To be clear, Netflix was not hacked. The password we had been using was not strong so that we could share it with our family and entering passwords with a tv remote is cumbersome and time-consuming. My wife used that password on multiple accounts where high security wasn't really needed. One of those sites was hacked, so her email address and that password were out on the DarkWeb. Hackers then take that info and try it on other sites to see if it will work. Because a lot of people reuse passwords, it works more times than not. 

My wife spent 2 days changing passwords on every site she uses. She keeps a spreadsheet with the site info and hints for the password, not the actual password. She backs up the spreadsheet to a flash drive and I have a copy as well. Now she has done what I have been telling her for a few years now. You need to have strong, unique passwords for every website. It took her a while, but she can check that task off her list.
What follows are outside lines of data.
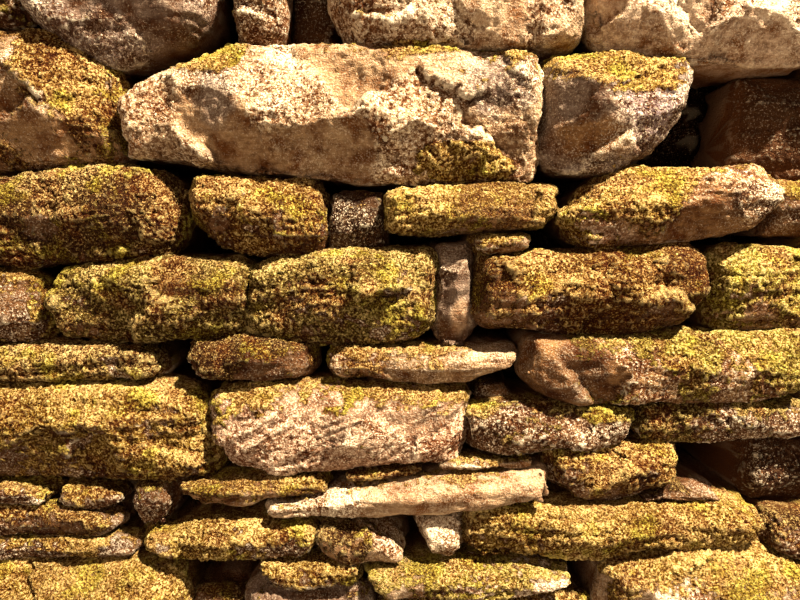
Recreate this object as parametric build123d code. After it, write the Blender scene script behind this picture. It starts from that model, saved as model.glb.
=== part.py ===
from build123d import *
import os

# Free-standing dry stone wall. Origin on the ground under the middle, X along
# the wall, Z up. The front face looks towards -Y. Lengths are millimetres.
wall_length = 2000
face_height = 1130
half_width_ground = 335
half_width_head = 205
footing_step = 25
relief = 1

# The stones are drawn below on a grid of squares that covers the face. A square
# is a centimetre, and the grid stretches with the wall. What stands proud of
# the face or lies back in it is given in steps of relief.
grid_count_x = 200
grid_count_z = 113
square_x = wall_length / grid_count_x
square_z = face_height / grid_count_z

# Packing between the two skins of stone, and the clearances of the stones
core_half_width = 50
core_length_share = 0.61
core_below_head = 20
end_joint = 3
bed_gap = 0.1
pin_length = 150

# Worn edges around the exposed face of each stone, and its fullest point
arris_share = 0.08
arris_largest = 9
arris_depth_ratio = 1.3
crown_share = 0.09
crown_largest = 12
crown_places = [(0.15, 0.1), (-0.2, 0.3), (0.3, 0.25), (-0.1, 0), (0, 0.35)]

# Worn corners of the stones at the ends of the wall
end_foot_wear = 6
end_head_wear = 15
end_wear_height = 26

# Upright stones of the cope
cope_widths = [94, 76, 102, 84, 90, 70, 106, 88, 96, 80]
cope_heights = [212, 236, 198, 226, 208, 240, 204, 220]
cope_overhangs = [22, 8, 27, 14, 18, 4, 24]
cope_count = 22
cope_joint = 3
cope_lean = 0.08
cope_shoulder_share = 0.6
cope_top_width_share = 0.5
cope_top_inset = 14

above_head = grid_count_z + 2

faces = {}
ends = {"left_head_runners": [], "right_head_runners": [], "left_head_ties": [], "right_head_ties": []}
throughs = []
laid = []


def heights_at(outline, x):
    """Lowest and highest points of a convex outline at one position along the wall."""
    heights = []
    for (x1, z1), (x2, z2) in zip(outline, outline[1:] + outline[:1]):
        if min(x1, x2) <= x <= max(x1, x2):
            if x1 == x2:
                heights += [z1, z2]
            else:
                heights.append(z1 + (z2 - z1) * (x - x1) / (x2 - x1))
    return min(heights), max(heights)


def room_below(outline):
    """How far an outline can sink before it rests on the ground or on a laid stone."""
    room = min(z for x, z in outline)
    for other in laid:
        left = max(min(x for x, z in outline), min(x for x, z in other))
        right = min(max(x for x, z in outline), max(x for x, z in other))
        if left >= right:
            continue
        stations = [left, right] + [x for x, z in outline + other if left < x < right]
        if all(heights_at(outline, x)[1] <= heights_at(other, x)[0] for x in stations):
            continue
        rooms = [heights_at(outline, x)[0] - heights_at(other, x)[1] for x in stations]
        room = min(room, min(rooms) - bed_gap)
    return room


def sunk(outline, drop):
    """The outline lowered by a drop, and cut level at the head of the wall."""
    return [(x, min(z - drop, face_height)) for x, z in outline]


def face_depth(z):
    """Distance from the middle plane to the battered face at one height."""
    return half_width_ground + (half_width_head - half_width_ground) * z / face_height


def pulled_in(outline, distance):
    """The outline with every edge moved inwards by one distance."""
    corners = []
    for before, corner, after in zip(outline[-1:] + outline[:-1], outline, outline[1:] + outline[:1]):
        to_before = (Vector(*before) - Vector(*corner)).normalized()
        to_after = (Vector(*after) - Vector(*corner)).normalized()
        sine = to_after.cross(to_before).length
        moved = Vector(*corner) + (to_before + to_after) * (distance / sine)
        corners.append((moved.X, moved.Y))
    return corners


def exposed_face(outline, proud):
    """Corners of the exposed face, its fullest point, and the full outline behind it."""
    xs = [x for x, z in outline]
    zs = [z for x, z in outline]
    width = max(xs) - min(xs)
    height = max(zs) - min(zs)
    arris = min(arris_largest, arris_share * width, arris_share * height)
    out = proud * relief
    front = [(x, -face_depth(z) - out, z) for x, z in pulled_in(outline, arris)]
    behind = [(x, -face_depth(z) - out + arris * arris_depth_ratio, z) for x, z in outline]
    crown_x, crown_z = crown_places[len(laid) % len(crown_places)]
    x = sum(xs) / len(xs) + crown_x * width / 2
    z = sum(zs) / len(zs) + crown_z * height / 2
    crown = min(crown_largest, crown_share * height)
    return front + behind + [(x, -face_depth(z) - out - crown, z)]


def skin_stone(outline, proud, length=None):
    """A stone of one skin, from its exposed face to its tail at the packing or at a length."""
    if length is None:
        tails = [(x, -core_half_width, z) for x, z in outline]
    else:
        tails = [(x, length - face_depth(z) - proud * relief, z) for x, z in outline]
    return ConvexPolyhedron(exposed_face(outline, proud) + tails)


def end_stone(outline, proud):
    """A stone of one skin at the end of the wall, where it reaches the middle."""
    return ConvexPolyhedron(exposed_face(outline, proud) + [(x, -end_joint, z) for x, z in outline])


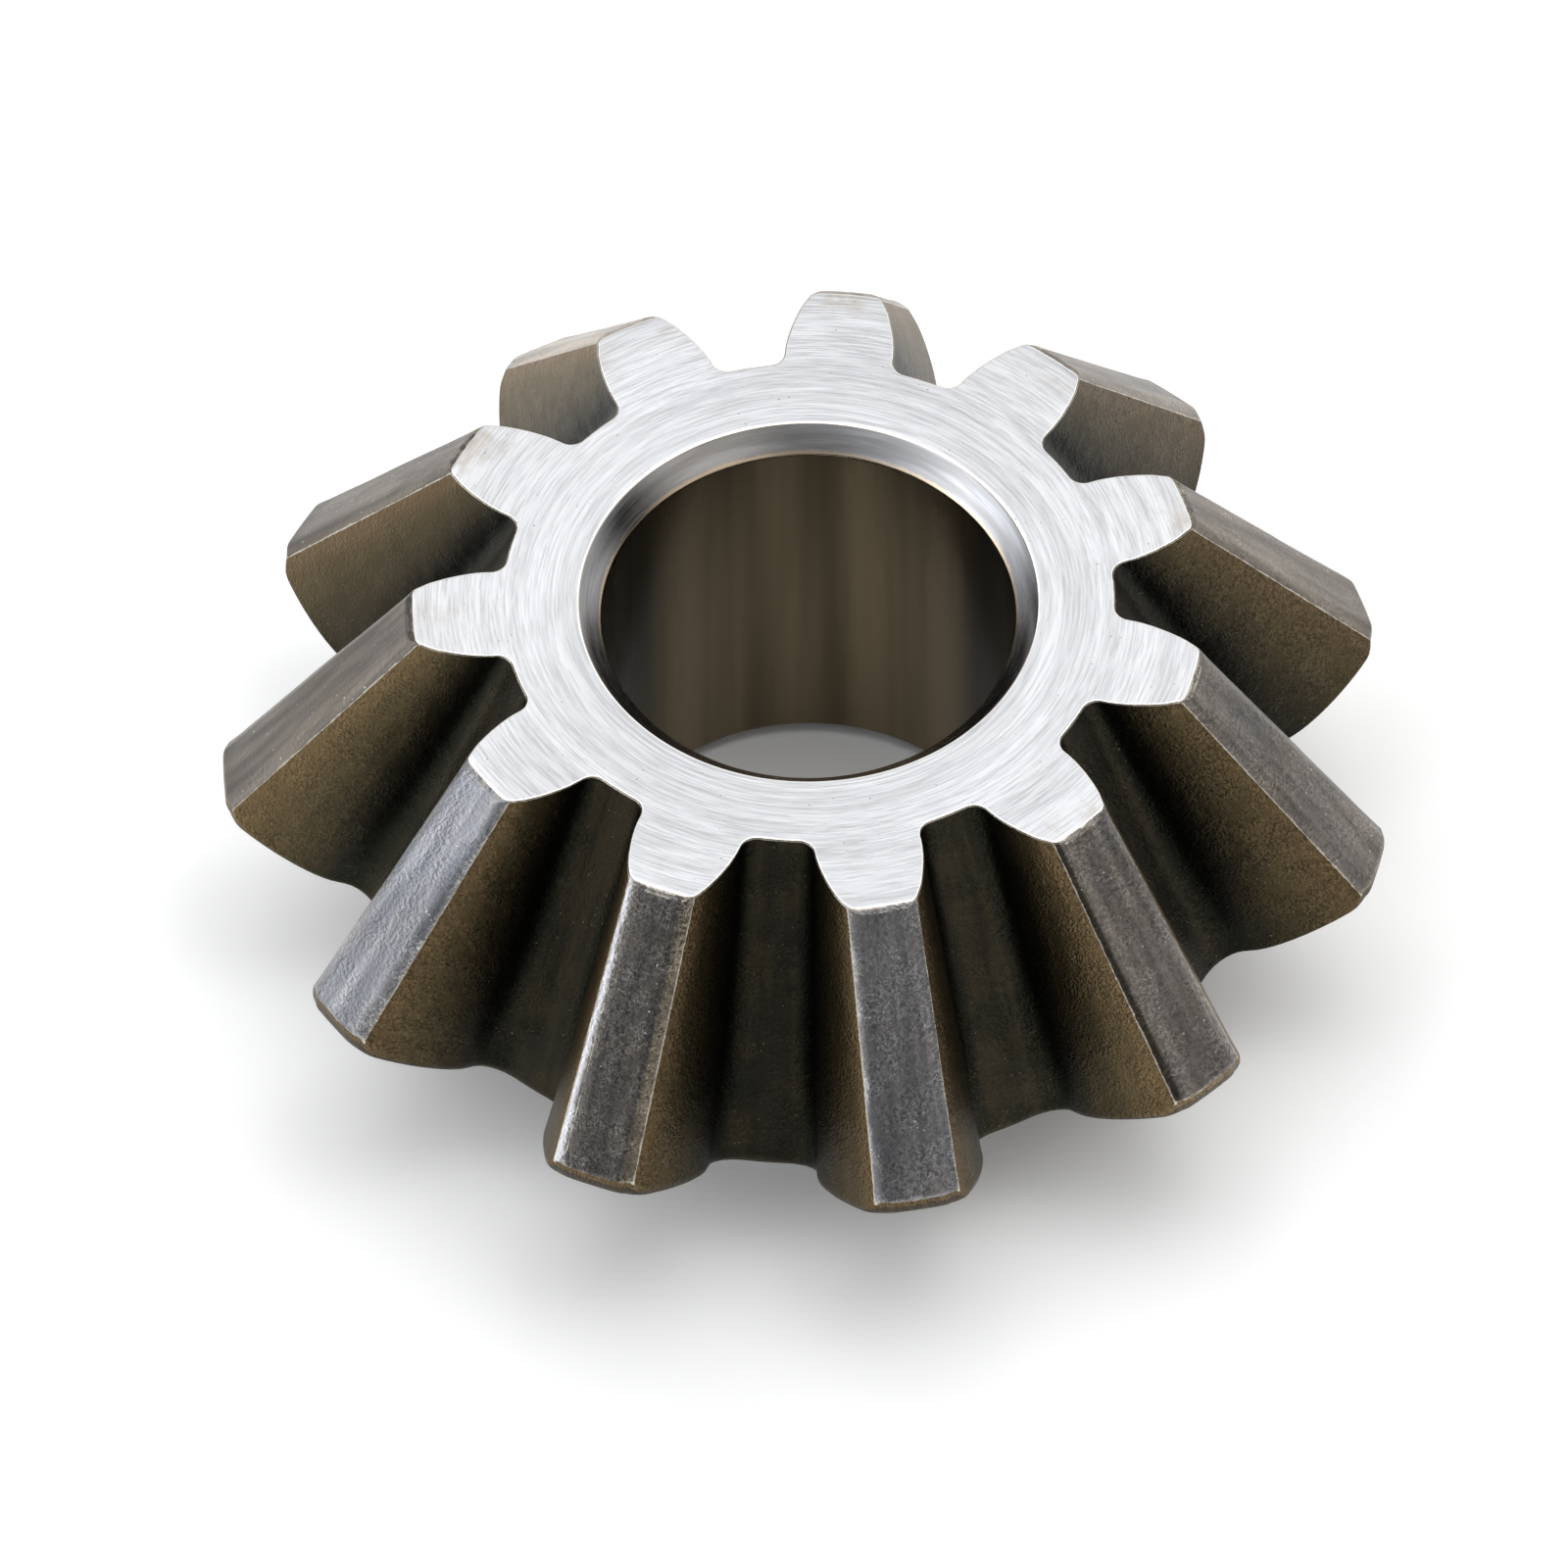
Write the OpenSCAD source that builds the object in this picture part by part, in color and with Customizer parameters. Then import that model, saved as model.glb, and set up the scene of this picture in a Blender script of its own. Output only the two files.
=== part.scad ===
// Differential planet gear: a one-piece forged straight bevel pinion with a machined front
// face, a plain running bore with chamfered mouths and a spherical thrust back.
// Lengths are in millimetres, angles in degrees. The axis of the gear is Z, the small end of
// the teeth looks up (+Z), and the origin is midway along the bore's cylindrical wall.

/* [Tooth system] */
// Number of teeth on this gear
teeth = 11; // [10:1:13]
// Number of teeth on the side gear that it meshes with (sets the pitch cone)
mating_teeth = 18; // [16:1:20]
// Module at the big end, on the pitch cone
outer_module = 6.95; // [6.8:0.05:7.2]
// Pressure angle of the involute flanks
pressure_angle = 22.5; // [20:0.5:25]
// Tooth thickness on the pitch cone as a share of half the pitch
thickness_share = 1.035; // [0.98:0.005:1.06]

/* [Tooth height] */
// Height of the tip above the pitch cone, at the big end
heel_addendum = 5.58; // [5.2:0.05:5.9]
// Depth of the root below the pitch cone, at the big end
heel_dedendum = 6.65; // [6.2:0.05:7.1]
// Angle of the tip cone to the axis
face_angle = 37.75; // [36.75:0.05:39]
// Angle of the root cone to the axis
root_angle = 22.9; // [21.5:0.1:24]
// Fillet radius between flank and root, at the small end
fillet_front = 1.2; // [0.8:0.05:1.4]
// Fillet radius between flank and root, at the big end
fillet_heel = 2.4; // [1.6:0.1:2.6]

/* [Tooth tips] */
// Width of the top land at the small end
land_front = 3.9; // [3.4:0.1:4.2]
// Width of the top land at the big end
land_heel = 4.5; // [4:0.1:4.9]
// Width of the flat bevel along each tip edge, at the small end
edge_bevel = 0.62; // [0.4:0.02:0.75]
// Fall of that bevel from the top land, at the small end
edge_drop = 0.38; // [0.25:0.01:0.5]
// Depth below the tip where the flank turns in towards the bevel, at the small end
corner_drop = 1.45; // [1.2:0.05:1.8]

/* [Blank] */
// Distance from the pitch cone's apex to the front face
apex_to_front = 41.5; // [40.5:0.1:42.5]
// Length of the gear from its front face to its back land
length = 33.9; // [33:0.1:35]
// Depth of the small bevel between front face and tip cone
front_bevel_depth = 0.2; // [0.1:0.02:0.4]
// Radial width of that bevel
front_bevel_width = 0.38; // [0.2:0.02:0.6]
// Bevel at the big end of the teeth, measured back along the tip cone
heel_bevel_run = 0.65; // [0.4:0.05:0.9]
// The same bevel, measured down the back cone
heel_bevel_fall = 0.52; // [0.3:0.02:0.8]

/* [Back] */
// Radius where the back cone ends and the relief to the thrust back starts
relief_start_r = 31.9; // [31:0.1:32.2]
// Angle of that relief to the front face's plane
relief_angle = 47; // [44:0.5:49]
// Outer radius of the narrow flat round the bore's back mouth
back_land_r = 18.5; // [17.8:0.1:19.5]

/* [Bore] */
// Radius of the running bore
bore_r = 15; // [14.5:0.05:15.3]
// Chamfer at the bore's front mouth
front_chamfer = 1.65; // [1.2:0.05:2]
// Chamfer at the bore's back mouth
back_chamfer = 1.2; // [0.8:0.05:1.5]

/* [Hidden] */

steel = [0.52, 0.5, 0.47];
round_fn = 180;
flank_steps = 16;
fillet_steps = 7;
floor_steps = 2;
seat_steps = 8;

// pitch cone, and the cone distance of the back cone that ends the teeth
pitch_angle = atan(teeth / mating_teeth);
cone_distance = outer_module * teeth / (2 * sin(pitch_angle));
half_pitch = 180 / teeth;
// half of the tooth's thickness on the pitch cone, as an angle round the axis
pitch_half = 90 / teeth * thickness_share;

// corner of tip cone and back cone: radius, and depth below the apex
tip_r = cone_distance * sin(pitch_angle) + heel_addendum * cos(pitch_angle);
tip_d = cone_distance * cos(pitch_angle) - heel_addendum * sin(pitch_angle);
// the same for the root line
root_r = cone_distance * sin(pitch_angle) - heel_dedendum * cos(pitch_angle);
root_d = cone_distance * cos(pitch_angle) + heel_dedendum * sin(pitch_angle);

// radius of the tip cone, the root cone and the back cone's depth
function face_r(d) = tip_r + (d - tip_d) * tan(face_angle);
function floor_r(d) = root_r + (d - root_d) * tan(root_angle);
function back_d(r) = (cone_distance - r * sin(pitch_angle)) / cos(pitch_angle);

// thrust back: a sphere round the apex, so that the gear tilts on its seat like its mesh does
back_plane_d = apex_to_front + length;
seat_radius = norm([back_plane_d, back_land_r]);
function seat_d(r) = sqrt(seat_radius * seat_radius - r * r);
function relief_d(r) = back_d(relief_start_r) + (relief_start_r - r) * tan(relief_angle);
// radius where the relief meets the sphere, found by halving
function seat_edge(lo, hi, n) =
    n == 0 ? (lo + hi) / 2 :
    let (m = (lo + hi) / 2)
    relief_d(m) > seat_d(m) ? seat_edge(m, hi, n - 1) : seat_edge(lo, m, n - 1);
seat_r = seat_edge(back_land_r, relief_start_r, 40);

wall_top = -front_chamfer;
wall_bottom = -(length - back_chamfer);
origin_h = (wall_top + wall_bottom) / 2;

// involute on the developed back cone (radii as shares of the cone distance)
pitch_rho = tan(pitch_angle);
base_rho = pitch_rho * cos(pressure_angle);
function involute(a) = tan(a) - a * PI / 180;
function roll(rho) = rho <= base_rho ? 0 : acos(base_rho / rho);
// half thickness of the tooth, as an angle round the axis, on the ray at polar angle phi
function tooth_half(phi) =
    let (rho = pitch_rho + tan(phi - pitch_angle))
    pitch_half + (involute(pressure_angle) - involute(roll(rho))) * 180 / PI / cos(pitch_angle);

// point of the flank at depth d on the ray at polar angle phi; +X is the middle of the space
function flank(d, phi) =
    let (r = d * tan(phi), g = half_pitch - tooth_half(phi)) [r * cos(g), r * sin(g)];
// unit normal of the flank, into the tooth space
function flank_normal(d, phi) =
    let (t = flank(d, phi + 0.02) - flank(d, phi - 0.02)) [t[1], -t[0]] / norm(t);

function fillet_at(d) =
    fillet_front + (fillet_heel - fillet_front) * (d - apex_to_front) / (root_d - apex_to_front);
function fillet_centre(d, phi) = flank(d, phi) + fillet_at(d) * flank_normal(d, phi);
// polar angle where the fillet leaves the flank, found by halving
function fillet_phi(d, lo, hi, n) =
    n == 0 ? (lo + hi) / 2 :
    let (m = (lo + hi) / 2)
    norm(fillet_centre(d, m)) > floor_r(d) + fillet_at(d) ?
        fillet_phi(d, lo, m, n - 1) : fillet_phi(d, m, hi, n - 1);

// a point at radius r and sideways distance w from the middle of the tooth
function beside_tooth(r, w) =
    let (g = half_pitch - asin(w / r)) [r * cos(g), r * sin(g)];
function land_at(d) =
    land_front + (land_heel - land_front) * (d - apex_to_front) / (tip_d - apex_to_front);

// upper half of the tooth space's outline at depth d, from its middle out past the tip
function space_half(d) =
    let (k = d / apex_to_front,
         rt = face_r(d),
         rc = rt - corner_drop * k,
         phi_c = atan(rc / d),
         phi_f = fillet_phi(d, atan(floor_r(d) / d), phi_c, 40),
         c = fillet_centre(d, phi_f),
         from = atan2(-c[1], -c[0]),
         p = flank(d, phi_f) - c,
         to = atan2(p[1], p[0]),
         turn = (to - from + 540) % 360 - 180,
         floor_to = atan2(c[1], c[0]),
         m = beside_tooth(rt - edge_drop * k, land_at(d) / 2 + edge_bevel * k),
         t = beside_tooth(rt, land_at(d) / 2),
         over = t + (t - m) * 0.6,
         away = over * (face_r(reach_d) + 12) / norm(over))
    concat(
        [for (i = [0:floor_steps - 1]) let (a = floor_to * (i + 0.5) / floor_steps)
            floor_r(d) / cos(floor_to * 0.5 / floor_steps) * [cos(a), sin(a)]],
        [for (i = [0:fillet_steps]) let (a = from + turn * i / fillet_steps)
            c + fillet_at(d) * [cos(a), sin(a)]],
        [for (i = [1:flank_steps]) flank(d, phi_f + (phi_c - phi_f) * i / flank_steps)],
        [m, over, away]);

// the cutter runs from above the front face to below the big end
start_d = apex_to_front - 2;
reach_d = root_d + 3;

function outline(d) =
    let (h = space_half(d), n = len(h))
    concat([for (i = [n - 1:-1:0]) [h[i][0], -h[i][1]]], h);

// one tooth space as a solid that widens from the small end to the big end
module tooth_space() {
    top = outline(start_d);
    low = outline(reach_d);
    n = len(top);
    // the last two points are the hubs of the two end faces' triangles
    polyhedron(
        points = concat(
            [for (p = top) [p[0], p[1], apex_to_front - start_d]],
            [for (p = low) [p[0], p[1], apex_to_front - reach_d]],
            [[0.97 * face_r(start_d), 0, apex_to_front - start_d],
             [0.97 * face_r(reach_d), 0, apex_to_front - reach_d]]),
        faces = [for (i = [0:n - 1]) let (j = (i + 1) % n)
            each [[2 * n, i, j], [2 * n + 1, n + j, n + i], [i, n + j, j], [i, n + i, n + j]]],
        convexity = 4);
}

// turned blank: front face, tip cone, back cone, relief, spherical back and chamfered bore
module blank() {
    bevel_r = face_r(apex_to_front + front_bevel_depth);
    rotate_extrude($fn = round_fn)
        polygon(concat(
            [[bore_r + front_chamfer, 0],
             [bevel_r - front_bevel_width, 0],
             [bevel_r, -front_bevel_depth],
             [tip_r - heel_bevel_run * sin(face_angle),
              apex_to_front - tip_d + heel_bevel_run * cos(face_angle)],
             [tip_r - heel_bevel_fall * cos(pitch_angle),
              apex_to_front - tip_d - heel_bevel_fall * sin(pitch_angle)],
             [relief_start_r, apex_to_front - back_d(relief_start_r)]],
            [for (i = [0:seat_steps])
                let (r = seat_r + (back_land_r - seat_r) * i / seat_steps)
                [r, apex_to_front - seat_d(r)]],
            [[bore_r + back_chamfer, -length],
             [bore_r, wall_bottom],
             [bore_r, wall_top]]));
}

module planet_gear() {
    color(steel)
    translate([0, 0, -origin_h])
    difference() {
        blank();
        for (i = [0:teeth - 1])
            rotate([0, 0, (i + 0.5) * 2 * half_pitch - 90])
                tooth_space();
    }
}

planet_gear();
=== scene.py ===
"""Looks of the planet gear: a fine one-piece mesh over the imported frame, its finishes and the studio.

Lengths in the size classes are millimetres and angles are degrees, as a maker writes them; every
point is turned into metres of the row's frame just before it goes into a mesh.
"""

import logging
import math
from collections.abc import Callable
from dataclasses import dataclass, field
from enum import Enum, IntEnum

import bpy
import numpy as np
from mathutils import Matrix, Vector


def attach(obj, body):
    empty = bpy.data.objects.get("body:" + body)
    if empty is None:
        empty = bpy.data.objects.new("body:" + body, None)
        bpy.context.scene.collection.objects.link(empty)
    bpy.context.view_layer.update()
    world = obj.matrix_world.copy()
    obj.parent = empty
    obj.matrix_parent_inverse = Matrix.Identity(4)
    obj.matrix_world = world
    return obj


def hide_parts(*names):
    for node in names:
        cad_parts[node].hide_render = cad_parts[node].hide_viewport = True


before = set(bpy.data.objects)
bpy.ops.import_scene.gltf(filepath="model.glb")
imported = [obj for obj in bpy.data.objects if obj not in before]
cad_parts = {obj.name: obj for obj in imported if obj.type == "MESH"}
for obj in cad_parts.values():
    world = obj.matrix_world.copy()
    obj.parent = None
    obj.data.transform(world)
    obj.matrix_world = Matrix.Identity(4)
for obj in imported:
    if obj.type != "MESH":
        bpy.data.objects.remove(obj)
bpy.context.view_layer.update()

LOG = logging.getLogger("planet_gear")
MM = 0.001
NODE = "planet_gear"
Colour = tuple[float, float, float]
Array = np.ndarray
Socket = bpy.types.NodeSocket
Input = Socket | float | Colour | Vector


class Side(IntEnum):
    """Which side of a tooth, seen along the axis from the small end."""

    CLOCKWISE = -1
    COUNTER = 1


class Zone(Enum):
    """The finish that a strip of the surface carries; its value is the material's place."""

    FACE = 0
    CHAMFER = 1
    BORE = 2
    LAND = 3
    FLANK = 4
    HEEL = 5


# ---------------------------------------------------------------- sizes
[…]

Then I wanted to see if I had been practicing what I had been preaching. I have been using a password manager for years, so I opened it up and ran a security test. To my dismay, I had been reusing passwords too. Some passwords were not strong and more frightening was that a few of them were compromised passwords. Even though I had secure passwords on most sites, most of them had not been changed in quite some time. I hate to admit it, but I will tell you now so it may help you. My Google password had not been changed since 2011. That's right, that password was over 9 years old. It took me 3 days, but I have changed every password, made them unique and all passwords are more than 12 characters, use upper and lower case, numbers, punctuation and special characters. A lot of the passwords I do not know. I let the password manager generate the password and fill it in for me. The only password I need to remember is the master password. 

So, while you seem to have some time on your hands, please consider doing something about your passwords. Do you have unique passwords? Are they strong? Do you remember them? If you answered no to any or all of them, please do something about it!